● SUPPLIED MATERIAL
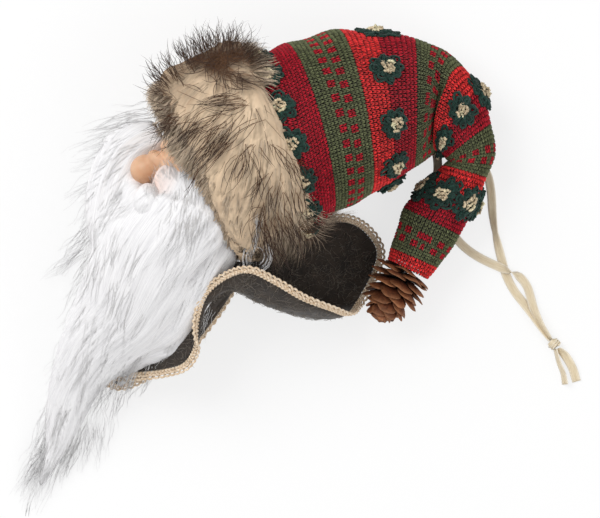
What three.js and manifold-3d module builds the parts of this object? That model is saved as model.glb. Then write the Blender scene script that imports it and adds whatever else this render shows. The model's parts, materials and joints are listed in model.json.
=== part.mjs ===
// A hanging Santa head ornament: foam head, moulded face, long beard, fur brim, knitted hat with a
// pine cone on its tail, felt collar with a lace edge, and a ribbon loop. It lies on its right side.
// Millimetres. X runs across the lying ornament, Y towards the top of the hat, Z up from the table.
// Places are measured from the middle of the head until the last step centres the whole on its base.
import * as THREE from 'three';
import { mergeVertices } from 'three/addons/utils/BufferGeometryUtils.js';
import Module from 'manifold-3d';

const wasm = await Module();
wasm.setup();

// Clearances
const GAP = 0.3; // between pieces that touch
const SWING_GAP = 0.5; // between the sections of the hat that turn on each other

// Head and face
const HEAD_R = 29;
const NECK_FLAT = 3; // depth of the flat cut under the head
const HEAD_UP = 63; // degrees, the way the top of the head points
const FACE_AHEAD = 165; // degrees, the middle of the moulded face
const MASK_T = 1.7;
const MASK_DEPTH = 15; // how far back round the head the face reaches
const NOSE_R = 5.4;
const NOSE_TURN = 171; // degrees
const NOSE_OUT = 3.3; // nose centre beyond the face
const EYE_R = 2.6;
const EYE_AHEAD = 21.8; // from the head's middle to the eyes, seen from the side
const EYE_TURN = 151.5; // degrees
const EYE_SUNK = 1.4; // eye centre below the face
const NECK_DISC_R = 12;
const NECK_DISC_T = 2;

// Fur brim, a band round the mouth of the hat
const BRIM_MIDDLE = [3.6, 12.4];
const BRIM_TURN = 25; // degrees, the way the hat leaves the head
const BRIM_HALF = 20.5; // half the band's depth along the hat
const BRIM_PILE = 8.5;
const BRIM_ROUND = 9;
const BRIM_PRESSED = 6; // how far the table presses the pile in

// Knitted hat
const MOUTH_R = 34.8;
const KNIT_T = 1.5;
const BODY_LIFT = 2.4; // the hat's underside over the table
const BEND_1 = [85.6, 38, 19];
const BEND_1_R = 9.6;
const BEND_2 = [95.2, 9.2, 14.4];
const BEND_2_R = 10.8;
const ELBOW_TURN = 80; // degrees, the way the middle section's cup faces away from
const ELBOW_CUP = 52; // degrees, half the angle that the cup holds
const CUFF_DEPTH = 2; // how far the filling stops short of the cuff's edge
const WIRE_R = 0.9;

// Pine cone
const CONE_LENGTH = 27;
const CONE_R = 13.4;
const CONE_TURN = -121; // degrees
const CONE_CORE_R = 5.4;
const CONE_FOOT = 1.5; // how far the cone stands into the cuff
const CONE_ROWS = 5;
const SCALES_A_ROW = 7;
const SCALE_W = 8.2;
const SCALE_T = 1.5;

// Felt collar and its lace
const FELT_T = 1.8;
const COLLAR_HOLE_R = 7.5;
const COLLAR_UP = 85; // degrees, the way the collar's hole faces
const LACE_GAP = 0.95; // from the felt's edge to the lace
const LACE_W = 3;
const LACE_T = 0.8;

// Ribbon
const RIBBON_W = 3.6;
const RIBBON_T = 0.7;
const KNOT_R = 2.3;
const TACK_R = 2.2;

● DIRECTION
Repeat, word for word, the lines from the opening of the material through the line containing "const SWING_GAP = 0.5;".

● WRITTEN ANSWER
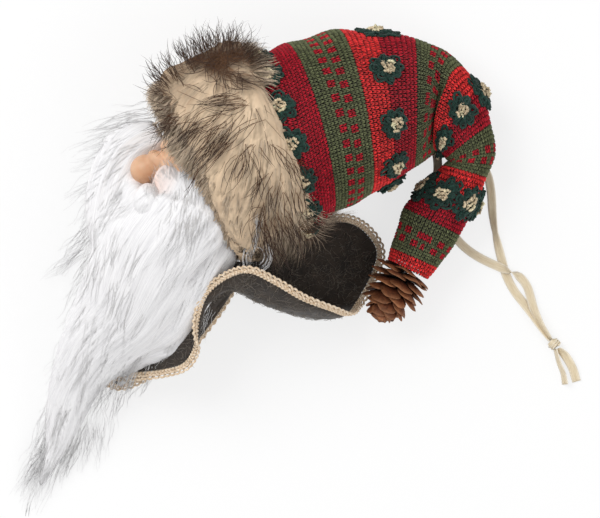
What three.js and manifold-3d module builds the parts of this object? That model is saved as model.glb. Then write the Blender scene script that imports it and adds whatever else this render shows. The model's parts, materials and joints are listed in model.json.
=== part.mjs ===
// A hanging Santa head ornament: foam head, moulded face, long beard, fur brim, knitted hat with a
// pine cone on its tail, felt collar with a lace edge, and a ribbon loop. It lies on its right side.
// Millimetres. X runs across the lying ornament, Y towards the top of the hat, Z up from the table.
// Places are measured from the middle of the head until the last step centres the whole on its base.
import * as THREE from 'three';
import { mergeVertices } from 'three/addons/utils/BufferGeometryUtils.js';
import Module from 'manifold-3d';

const wasm = await Module();
wasm.setup();

// Clearances
const GAP = 0.3; // between pieces that touch
const SWING_GAP = 0.5; // between the sections of the hat that turn on each other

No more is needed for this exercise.